During the first half of the year (H1 2015), 57% of North West rural land agents reported an increase in the supply of commercial farmland, while demand for these plots significantly declined; with only 14% of respondents reporting a rise in demand for such land, compared with 60% during the second half of the year (H2 2014). Meanwhile, 43% of rural land agents in the region reported an increase in availability for residential farmland, yet demand for such farmland space also dropped in H1 2015.

However, despite waning demand, the average price of farmland in the region increased during H1 2015 to £8750 per acre, from £8250 per acre in H2 2014. Average rents for both arable and pasture land in the region haven’t altered much over the last couple of years, perhaps reflecting the weaker to many commodity markets.

Going forward, only 14% of North West rural land agents expect prices for farmland in the region to rise further over the coming year.

Craig Brough MRICS, of H&H Land & Property said: “Despite the general down turn across all sectors at the moment, land prices have continued at the previous levels. But we’ve seen an increased amount of bidder activity; with more active bidders at our auctions this year compared to last. We started the year with a good number of sales too, with both bare land and equipped holdings coming to the market. Changes to the transfer rules surrounding Environmental Stewardship will make sales more complicated and taking advice on this and planning ahead is crucial.”

Simon Rubinsohn, RICS Chief Economist, commented: “We are seeing a considerable divergence in the outlook for commercial farmland compared to land with a significant residential component. Annual average arable land rents in the UK fell by 7% during H1 and by 9.7% over the year, with anecdotal evidence suggesting the recent falls in commodity prices are the primary cause of this decline. Despite this, the lifestyle market remains relatively strong across much of the country with prices of land with a large residential component generally expected to continue moving higher.

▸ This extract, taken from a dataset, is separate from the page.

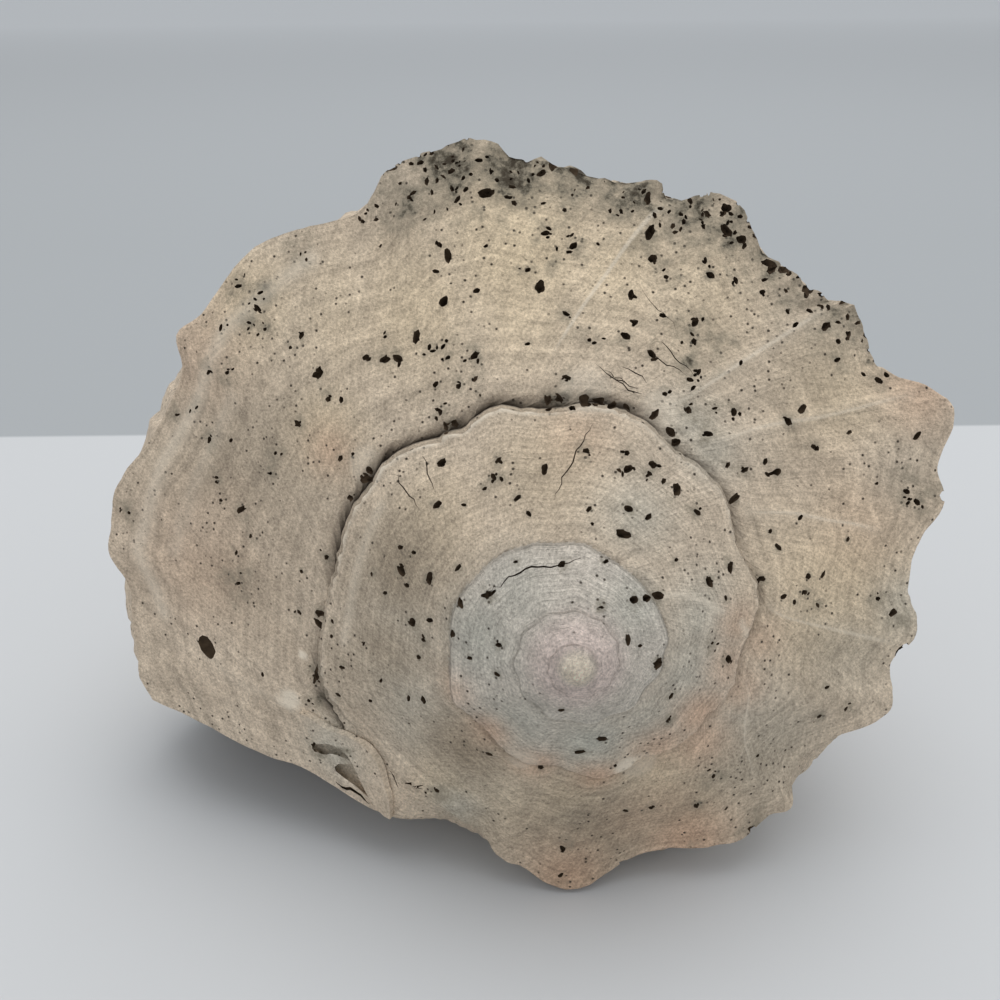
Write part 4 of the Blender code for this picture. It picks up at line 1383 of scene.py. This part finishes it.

“Political uncertainly leading up to the general election is likely to have had some further impact on the results in the survey, however, market conditions look set to remain challenging notwithstanding the outcome with the global economic environment set to remain a drag on commodity prices.”

Ribble Valley land agent Richard Turner said: “Land prices were steady up to the economic downturn in 2007 after which they jumped overnight and never looked back. Where else could you invest money in a safe haven and benefit from a 5% return with rent and rural payments? Undoubtedly prices had to level out at some point and confidence in agricultural commodities is waning with the impact of world prices and competitive discount houses. Agricultural land prices and rents have certainly levelled out but what affects the picture is development hope value, amenity value, privacy value and lifestyle value all at treble agricultural value and more. Nevertheless the inevitable raising of interest rates, however marginal, will probably calm the upper level of the market.”